Cantique pour la grande traversée

RADE • Suite à un récent contre-projet en Commission des transports, les Genevois pourraient bien être appelés à trancher entre la petite traversée (Rade) ou la grande (Lac). Ou… rien du tout!

  • Elle est toujours aussi belle cette Rade qui fait tant parler d’elle. GENÈVE TOURISME

    Elle est toujours aussi belle cette Rade qui fait tant parler d’elle. GENÈVE TOURISME

La première fois que j’ai couvert une conférence de presse sur la traversée de la Rade, c’était comme pigiste au Journal de Genève, à la fin des années septante! Trente-cinq ans plus tard, des rides, de la fatigue, du surpoids, des centaines d’heures passées dans les bouchons, mais… pas la moindre traversée! Ni pont, ni tunnel, juste le néant. Elle est toujours aussi belle, cette Rade, immaculée, bouleversante par certains matins d’automne, avec sa géographie de l’émotion, l’appel de ce triangle qui vous tient avec ses griffes de petite mère. Mais les voitures s’entassent. Rien ne bouge. Et il paraît même qu’il va falloir rafistoler le pont du Mont-Blanc! Alors, quoi? Le bac? Le ferry, comme dans le Vieux Port de Marseille, au temps de Pagnol? La traversée à la nage? Ou alors, l’apartheid: il y aurait, pour l’éternité, ceux de la Rive gauche et ceux d’en face: on s’écrirait des cartes postales, qui passeraient par Saint-Gingolph. Il y aurait Buda et Pest. On se ferait des signes, des petits coucous. Par beau temps.

Une autoroute

A moins qu’un jour, le peuple ne dise oui.
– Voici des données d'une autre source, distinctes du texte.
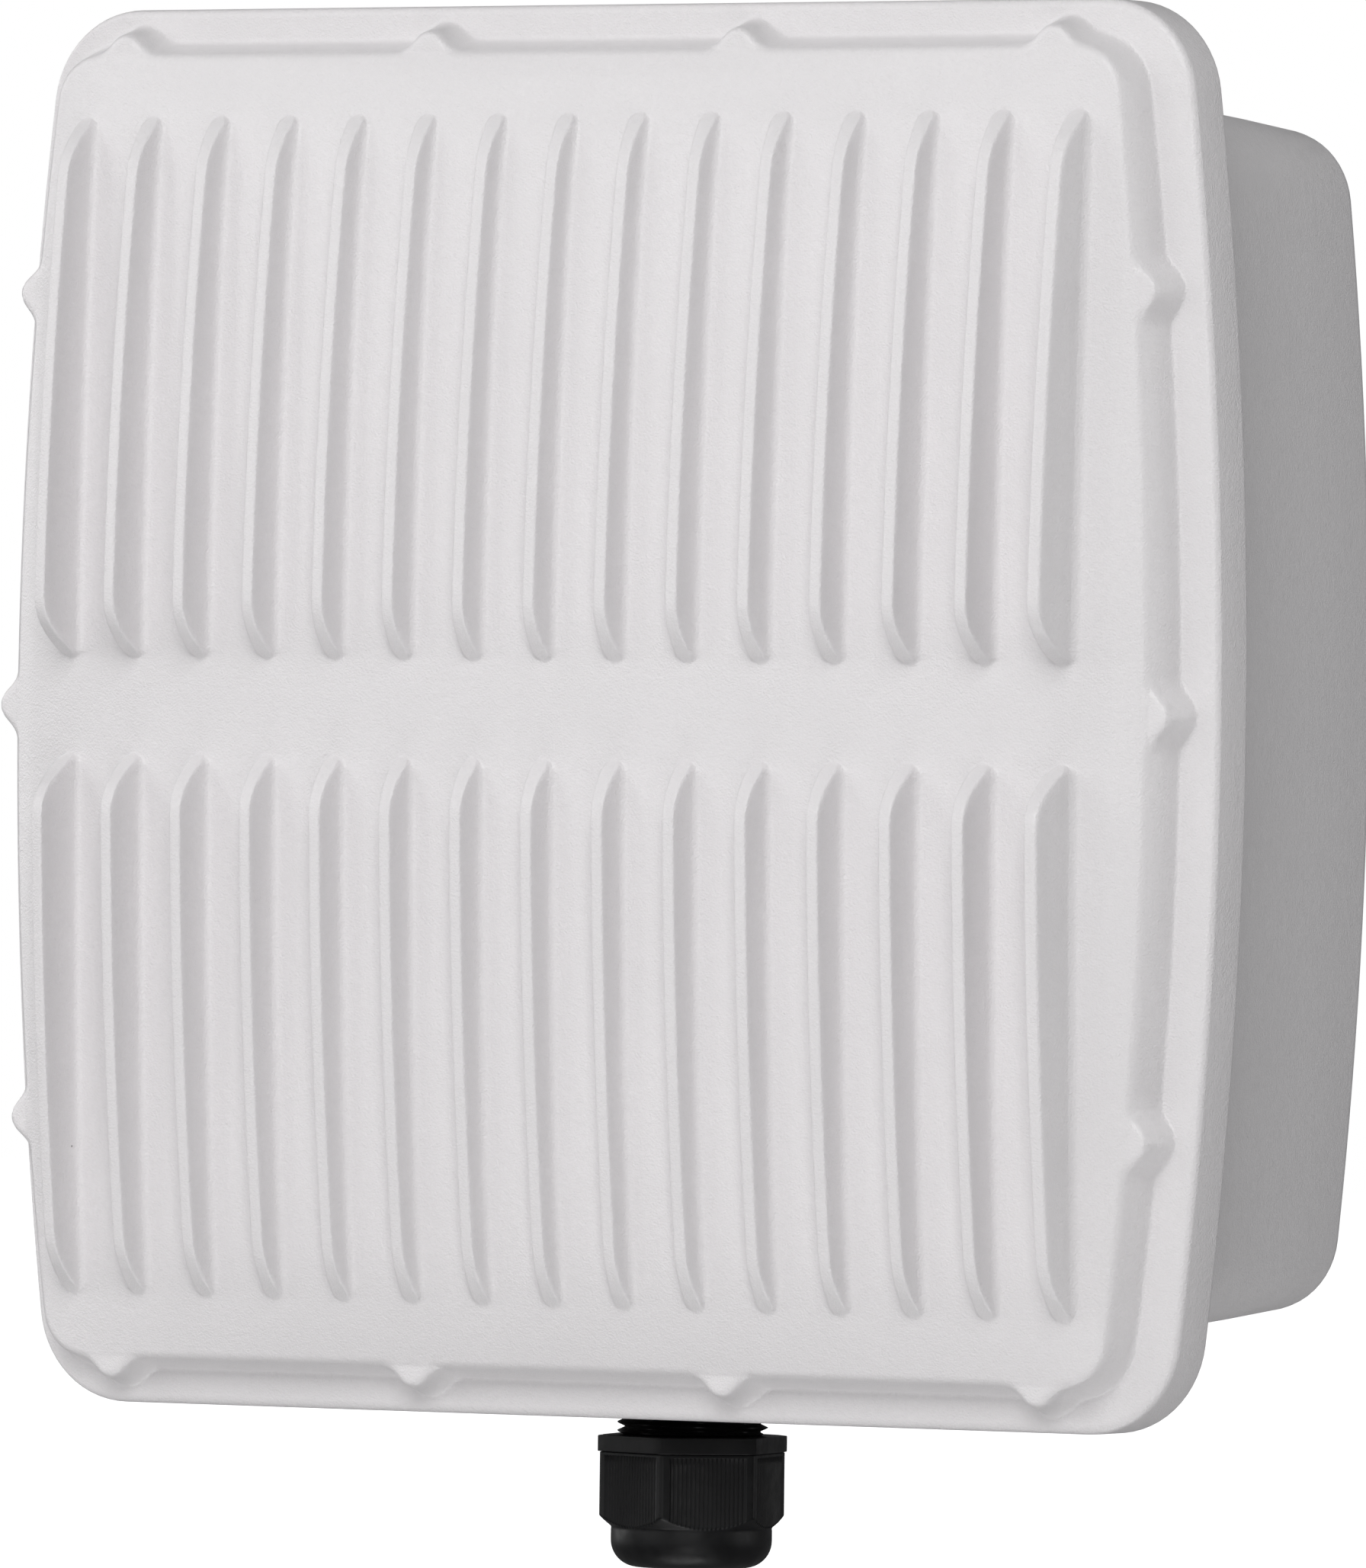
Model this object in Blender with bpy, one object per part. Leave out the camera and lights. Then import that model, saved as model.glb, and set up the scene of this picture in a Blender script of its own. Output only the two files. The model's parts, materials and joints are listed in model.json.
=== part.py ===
"""Outdoor wireless access point: ribbed die-cast cover, deep rear housing, cable gland, electronics.

Frame: +Z up. The origin is the centre of the bracket land, the flat face at the back that meets the
wall bracket. "Out" is the distance from that face towards the viewer, so out = -Y. +X is to the right
of someone who faces the ribbed cover.
"""
import math

import bmesh
import bpy
from mathutils import Vector
from mathutils.geometry import delaunay_2d_cdt

MM = 0.001
GAP = 0.3                     # clearance between touching pieces, in millimetres like every size below

# Front cover
COVER_HALF_WIDTH = 130.4
COVER_HALF_HEIGHT = 130.0
SIDE_BOW = 8.9                # how far a side bulges at mid height, over the cover's full height
CORNER_RADIUS = 18.5
RIM_OUT = 98.0                # front plane of the flat rim
SKIRT_DEPTH = 11.5
SKIRT_WALL = 3.0
RIM_ROUNDING = 1.5
LEFT_ROUNDING = 0.5           # the narrow left side of the rim has a tighter edge
LEFT_TRIM = 5.2               # how much nearer the middle the rim, flange and box are on the left
RIM_THICKNESS = 4.0
RIM_WIDTH_SIDE = 7.7
RIM_WIDTH_END = 6.5
WALL_RISE = 7.6               # plateau edge above the rim
PLATEAU_THICKNESS = 4.5
WALL_DRAFT = 2.3              # how far the plateau wall leans in over its rise
PLATEAU_RADIUS = 11.5
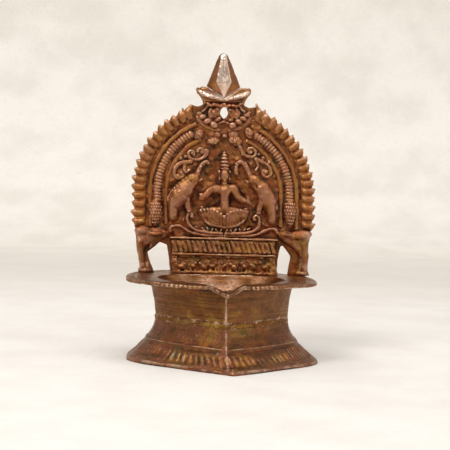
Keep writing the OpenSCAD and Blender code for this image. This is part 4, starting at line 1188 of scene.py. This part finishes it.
def make_goddess():
    clay = field_clay((-11.4, 9.0), (12, 35.6), 4.4, 0.14)
    c = 0.3

    def rod(a, b, ra, rb=None, k=0.25, flat=1.0, cut=False):
        clay.rod((a[0], FIELD_Z + a[1], a[2]), (b[0], FIELD_Z + b[1], b[2]), ra, rb, k, flat, cut)

    def blob(p, r, k=0.25, turn=0.0, cut=False):
        clay.blob((p[0], FIELD_Z + p[1], p[2]), r, k, turn, cut)

    def stroke(points, r0, r1=None, k=0.2, cut=False):
        clay.stroke(up(points), r0, r1, k, 1.0, 2, cut)

    # Tiered crown.
    for z, r in ((27.6, 2.1), (28.8, 1.95), (30.2, 1.7), (31.6, 1.4), (32.7, 1.0)):
        blob((c, z, 1.0), (r, 0.66, r * 0.9), 0.2)
    rod((c, 27, 0.9), (c, 32.6, 0.8), 1.5, 0.75)
    blob((c - 0.1, 33.6, 0.7), (0.6, 0.75, 0.6), 0.12)
    blob((c, 27.9, 2.6), (0.45, 0.55, 0.4), 0.15)
    # Head and a calm, plain face.
    blob((c, 24.9, 1.5), (1.8, 2.4, 1.6), 0.2)
    rod((c, 25.5, 2.95), (c, 24.6, 3.12), 0.17, 0.25, 0.2)
    for m in (-1, 1):
        blob((c + m * 0.64, 25.45, 2.82), (0.36, 0.16, 0.2), 0.12)
        stroke([(c + m * 0.28, 25.9, 2.95), (c + m * 0.66, 26.0, 2.88), (c + m * 1.08, 25.8, 2.62)],
               0.09, k=0.12)
        blob((c + m * 1.75, 24.9, 1.1), (0.35, 0.7, 0.5), 0.12)
        blob((c + m * 2.0, 26.4, 0.8), (0.65, 0.8, 0.7), 0.15)
        blob((c + m * 1.95, 23.6, 1.0), (0.5, 0.7, 0.6), 0.15)
    blob((c, 23.75, 2.86), (0.45, 0.14, 0.2), 0.1)
    blob((c, 23.1, 2.6), (0.52, 0.42, 0.42), 0.25)
    # Neck, shoulders, chest, waist and hips.
    rod((c, 22.6, 1.3), (c, 20.6, 1.3), 1.05)
    rod((-2.9, 19.4, 1.3), (3.9, 19.9, 1.3), 1.75, 1.65, 0.6)
    rod((c, 19.0, 1.7), (c, 16.2, 1.7), 2.5, 1.7, 0.6)
    for m in (-1, 1):
        blob((c + m * 1.05, 18.5, 2.4), (0.95, 0.9, 0.8), 0.25)
    rod((c, 16.6, 1.5), (c, 12.4, 1.7), 1.6, 1.9, 0.5)
    stroke([(c - 1.4, 20.7, 2.0), (c, 19.4, 2.8), (c + 1.4, 20.7, 2.0)], 0.17, k=0.12)
    stroke([(c - 1.4, 14.9, 2.4), (c, 14.5, 2.9), (c + 1.4, 14.9, 2.4)], 0.26, k=0.12)
    # Crossed legs under the robe, mostly sunk in the seat.
    stroke([(c + 0.6, 11.6, 1.3), (-3.0, 11.2, 1.3), (-5.2, 11.2, 1.0)], 1.5, 1.1, 0.5)
    stroke([(c - 0.6, 11.6, 1.3), (3.6, 11.2, 1.3), (5.8, 11.2, 1.0)], 1.5, 1.1, 0.5)
    # Front arms, with open hands.
    stroke([(-3.3, 19.7, 1.3), (-5.6, 19.0, 1.6), (-6.5, 17.6, 1.9), (-7.2, 16.8, 2.1)], 1.6, 1.25)
    blob((-8.2, 16.3, 2.0), (1.6, 1.6, 1.0), 0.3)
    for dx in (-0.6, -0.2, 0.2, 0.6):
        rod((-8.3 + dx, 16.5, 2.5), (-8.7 + dx * 1.2, 17.6, 2.3), 0.26, 0.2, 0.12)
    stroke([(3.8, 19.9, 1.3), (4.9, 17.8, 1.7), (6.2, 16.0, 1.9), (7.8, 15.3, 2.0)], 1.6, 1.3)
    blob((9.1, 15.0, 1.9), (1.6, 1.25, 1.0), 0.3, -20)
    for dz in (-0.5, -0.15, 0.2, 0.5):
        rod((9.6, 14.9 + dz, 2.2), (10.7, 14.5 + dz, 1.9), 0.24, 0.18, 0.12)
    for p in ((-6.1, 18.5, 2.2), (5.3, 17.1, 2.2)):
        blob(p, (0.95, 0.35, 0.75), 0.1, 40 if p[0] < 0 else -40)
    clay.seat((0.09, 1.8, 141))
    cast("seated_goddess", clay, "goddess", "relief", m_relief)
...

A quoi? A la petite traversée, dite «de la Rade», version UDC, de l’avenue de France au Port-Noir, sous forme de tunnel, un projet urbain, s’inscrivant dans les limites de la ville, visant à désengorger les quais et le pont du Mont-Blanc. Ou plutôt, à la grande traversée, dite «du Lac», par exemple du Vengeron à la Pointe-à-la-Bise, plus ample, plus en amont, beaucoup plus de nature à nous propulser dans l’avenir. Une traversée (notamment) autoroutière, qui viendrait chercher le trafic pendulaire et surnuméraire bien avant l’entrée dans la ville. Et qui, surtout, pourrait enfin parachever le périphérique dont Genève a un impérieux besoin. Car il ne vous a peut-être pas échappé que, malgré la félicité de l’autoroute de contournement, il y bien une autoroute, mais… elle ne contourne rien! Un peu comme un Cercle de l’Enfer, que le Diable, en son infinie distraction, aurait oublié de fermer.

Voir plus grand

Alors oui, avec une majorité de la Commission des transports du Grand Conseil, emmenée par son président, le PLR Daniel Zaugg, le citoyen que je suis plaide ici, de tout son cœur, pour la grande traversée. Parce que la petite, c’est trop tard. Déjà il y a vingt ans, à l’époque de M. Joye, elle était caduque. S’il faut traverser ce lac au bord duquel je suis né, s’il faut donner à cette Rade qui fut parmi les premiers émois visuels de mon enfance, alors que ce soit avec ampleur. Que le triangle soit grand. Qu’un pont suspendu, par exemple, constitue sa base avec majesté. Que San Francisco et l’île de Ré, unis dans une même décrépitude, meurent de jalousie dans la comparaison. Que les voiles latines, celles de Charles-Albert Cingria et de Gilles, honorent de leur présence la modernité enfin réinventée d’un urbanisme d’audace et de vision.

Que vive la traversée

Je sais, je vais me mettre à dos l’ordre le plus équestre de l’UDC, ainsi que les fulgurances prophétiques de M. Jenni. Je sais, les uns vont m’aimer, les autres me haïr. Malheur à moi, pour avoir eu l’insolence de saisir, de ses mains périssables, le plus monstrueux serpent de mer de la politique genevoise. Qu’il me morde, que je périsse. Mais que vive la traversée.